Rachel E. Stern is Professor of Law and Political Science (by courtesy) at Berkeley Law, where she currently holds the Pamela P. Fong and Family Distinguished Chair in China Studies. Her research looks at law in Mainland China especially the relationship between legal institution building, political space, and professionalization. She is the author of Environmental Litigation in China: A Study in Political Ambivalence (Cambridge University Press, 2013) as well as numerous articles on legal mobilization and lawyers in contemporary China.

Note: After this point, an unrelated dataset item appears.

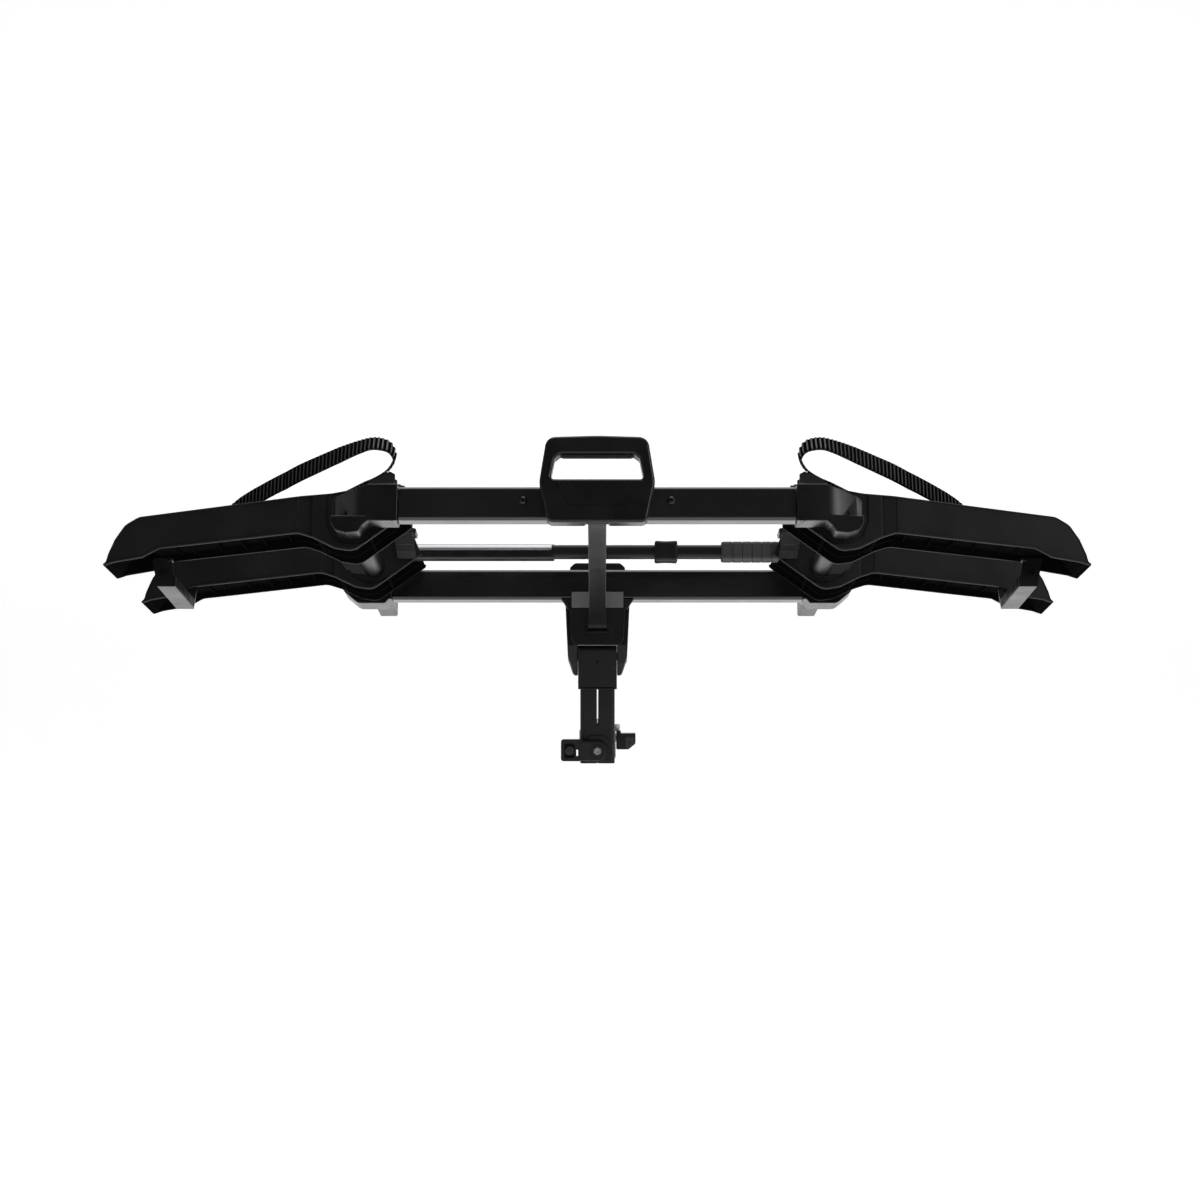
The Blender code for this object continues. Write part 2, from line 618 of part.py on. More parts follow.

Bianca Tavolari is a professor at FGV Law School in São Paulo, where she focuses on the right to the city, urban social movements, law, and critical theory. She is a researcher of law and democracy at the Brazilian Center of Analysis and Planning (Cebrap) and a principal investigator at Maria Sibylla Merian Centre – Mecila. She previously taught at INSPER and was a researcher of the Right to the City Laboratory at the Architecture and Urbanism school of the University of São Paulo (LabCidade). She has also served as a consultant to the World Bank on the matter of cartel repression in Brazil.
Xiaohan Wu is a PhD candidate in the Department of Political Science at UC San Diego. She holds a master’s degree in Electrical Engineering from Columbia University (2018) and a bachelor’s degree in Electrical and Electronics Engineering from Tianjin University (2017). She was previously a data science research associate at Columbia Law School.